### Problem
Provide the data again in its entirety, exactly as given.

### Dataset extract
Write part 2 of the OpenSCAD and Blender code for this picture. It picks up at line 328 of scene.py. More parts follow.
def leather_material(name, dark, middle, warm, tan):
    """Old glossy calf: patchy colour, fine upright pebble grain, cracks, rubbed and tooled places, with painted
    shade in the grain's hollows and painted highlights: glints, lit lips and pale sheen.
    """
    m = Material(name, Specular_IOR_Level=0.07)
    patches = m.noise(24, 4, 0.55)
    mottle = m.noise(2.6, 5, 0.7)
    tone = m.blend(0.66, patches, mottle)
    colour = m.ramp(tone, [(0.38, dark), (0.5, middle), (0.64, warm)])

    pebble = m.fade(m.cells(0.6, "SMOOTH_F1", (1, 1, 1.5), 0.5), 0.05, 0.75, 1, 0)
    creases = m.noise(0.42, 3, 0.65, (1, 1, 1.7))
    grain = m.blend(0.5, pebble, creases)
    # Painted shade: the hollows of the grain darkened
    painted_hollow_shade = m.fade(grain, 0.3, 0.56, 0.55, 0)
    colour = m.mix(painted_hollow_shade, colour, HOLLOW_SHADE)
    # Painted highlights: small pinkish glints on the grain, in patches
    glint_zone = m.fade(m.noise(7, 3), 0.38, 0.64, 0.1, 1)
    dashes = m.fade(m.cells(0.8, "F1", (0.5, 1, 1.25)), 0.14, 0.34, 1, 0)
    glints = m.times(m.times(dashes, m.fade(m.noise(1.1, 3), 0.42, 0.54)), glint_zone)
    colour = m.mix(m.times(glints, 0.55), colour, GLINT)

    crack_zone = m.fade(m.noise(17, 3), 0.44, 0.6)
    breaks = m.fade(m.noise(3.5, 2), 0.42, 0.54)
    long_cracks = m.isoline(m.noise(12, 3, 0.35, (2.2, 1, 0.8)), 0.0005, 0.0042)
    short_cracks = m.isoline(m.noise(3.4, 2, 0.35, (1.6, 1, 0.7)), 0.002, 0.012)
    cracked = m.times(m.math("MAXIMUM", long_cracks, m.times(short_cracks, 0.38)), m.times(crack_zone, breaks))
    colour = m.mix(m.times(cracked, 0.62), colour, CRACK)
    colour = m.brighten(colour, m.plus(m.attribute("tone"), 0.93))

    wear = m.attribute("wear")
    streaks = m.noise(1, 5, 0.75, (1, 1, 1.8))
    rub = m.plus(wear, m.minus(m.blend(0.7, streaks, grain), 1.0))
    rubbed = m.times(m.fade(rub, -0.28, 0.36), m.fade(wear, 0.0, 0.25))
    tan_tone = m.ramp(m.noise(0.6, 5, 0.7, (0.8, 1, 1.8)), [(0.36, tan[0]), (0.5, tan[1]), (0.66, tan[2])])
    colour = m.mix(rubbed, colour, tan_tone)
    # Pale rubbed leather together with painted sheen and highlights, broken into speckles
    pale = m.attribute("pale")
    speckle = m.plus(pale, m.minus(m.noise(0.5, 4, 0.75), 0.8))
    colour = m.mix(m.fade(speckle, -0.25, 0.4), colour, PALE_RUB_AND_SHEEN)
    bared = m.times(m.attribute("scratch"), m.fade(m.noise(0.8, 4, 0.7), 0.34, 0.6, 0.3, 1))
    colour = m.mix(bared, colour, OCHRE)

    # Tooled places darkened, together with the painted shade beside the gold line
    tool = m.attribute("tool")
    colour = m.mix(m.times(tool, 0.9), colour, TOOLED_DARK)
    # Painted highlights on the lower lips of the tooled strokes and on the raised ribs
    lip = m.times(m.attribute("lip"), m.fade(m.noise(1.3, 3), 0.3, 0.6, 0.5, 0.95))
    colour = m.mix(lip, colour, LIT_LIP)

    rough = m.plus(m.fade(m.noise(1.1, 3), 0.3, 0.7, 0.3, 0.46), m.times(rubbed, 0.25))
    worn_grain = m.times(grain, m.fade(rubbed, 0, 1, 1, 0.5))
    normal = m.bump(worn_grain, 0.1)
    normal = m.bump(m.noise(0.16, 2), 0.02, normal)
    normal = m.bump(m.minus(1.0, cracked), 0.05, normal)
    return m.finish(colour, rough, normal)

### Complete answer
Write part 2 of the OpenSCAD and Blender code for this picture. It picks up at line 328 of scene.py. More parts follow.
def leather_material(name, dark, middle, warm, tan):
    """Old glossy calf: patchy colour, fine upright pebble grain, cracks, rubbed and tooled places, with painted
    shade in the grain's hollows and painted highlights: glints, lit lips and pale sheen.
    """
    m = Material(name, Specular_IOR_Level=0.07)
    patches = m.noise(24, 4, 0.55)
    mottle = m.noise(2.6, 5, 0.7)
    tone = m.blend(0.66, patches, mottle)
    colour = m.ramp(tone, [(0.38, dark), (0.5, middle), (0.64, warm)])

    pebble = m.fade(m.cells(0.6, "SMOOTH_F1", (1, 1, 1.5), 0.5), 0.05, 0.75, 1, 0)
    creases = m.noise(0.42, 3, 0.65, (1, 1, 1.7))
    grain = m.blend(0.5, pebble, creases)
    # Painted shade: the hollows of the grain darkened
    painted_hollow_shade = m.fade(grain, 0.3, 0.56, 0.55, 0)
    colour = m.mix(painted_hollow_shade, colour, HOLLOW_SHADE)
    # Painted highlights: small pinkish glints on the grain, in patches
    glint_zone = m.fade(m.noise(7, 3), 0.38, 0.64, 0.1, 1)
    dashes = m.fade(m.cells(0.8, "F1", (0.5, 1, 1.25)), 0.14, 0.34, 1, 0)
    glints = m.times(m.times(dashes, m.fade(m.noise(1.1, 3), 0.42, 0.54)), glint_zone)
    colour = m.mix(m.times(glints, 0.55), colour, GLINT)

    crack_zone = m.fade(m.noise(17, 3), 0.44, 0.6)
    breaks = m.fade(m.noise(3.5, 2), 0.42, 0.54)
    long_cracks = m.isoline(m.noise(12, 3, 0.35, (2.2, 1, 0.8)), 0.0005, 0.0042)
    short_cracks = m.isoline(m.noise(3.4, 2, 0.35, (1.6, 1, 0.7)), 0.002, 0.012)
    cracked = m.times(m.math("MAXIMUM", long_cracks, m.times(short_cracks, 0.38)), m.times(crack_zone, breaks))
    colour = m.mix(m.times(cracked, 0.62), colour, CRACK)
    colour = m.brighten(colour, m.plus(m.attribute("tone"), 0.93))

    wear = m.attribute("wear")
    streaks = m.noise(1, 5, 0.75, (1, 1, 1.8))
    rub = m.plus(wear, m.minus(m.blend(0.7, streaks, grain), 1.0))
    rubbed = m.times(m.fade(rub, -0.28, 0.36), m.fade(wear, 0.0, 0.25))
    tan_tone = m.ramp(m.noise(0.6, 5, 0.7, (0.8, 1, 1.8)), [(0.36, tan[0]), (0.5, tan[1]), (0.66, tan[2])])
    colour = m.mix(rubbed, colour, tan_tone)
    # Pale rubbed leather together with painted sheen and highlights, broken into speckles
    pale = m.attribute("pale")
    speckle = m.plus(pale, m.minus(m.noise(0.5, 4, 0.75), 0.8))
    colour = m.mix(m.fade(speckle, -0.25, 0.4), colour, PALE_RUB_AND_SHEEN)
    bared = m.times(m.attribute("scratch"), m.fade(m.noise(0.8, 4, 0.7), 0.34, 0.6, 0.3, 1))
    colour = m.mix(bared, colour, OCHRE)

    # Tooled places darkened, together with the painted shade beside the gold line
    tool = m.attribute("tool")
    colour = m.mix(m.times(tool, 0.9), colour, TOOLED_DARK)
    # Painted highlights on the lower lips of the tooled strokes and on the raised ribs
    lip = m.times(m.attribute("lip"), m.fade(m.noise(1.3, 3), 0.3, 0.6, 0.5, 0.95))
    colour = m.mix(lip, colour, LIT_LIP)

    rough = m.plus(m.fade(m.noise(1.1, 3), 0.3, 0.7, 0.3, 0.46), m.times(rubbed, 0.25))
    worn_grain = m.times(grain, m.fade(rubbed, 0, 1, 1, 0.5))
    normal = m.bump(worn_grain, 0.1)
    normal = m.bump(m.noise(0.16, 2), 0.02, normal)
    normal = m.bump(m.minus(1.0, cracked), 0.05, normal)
    return m.finish(colour, rough, normal)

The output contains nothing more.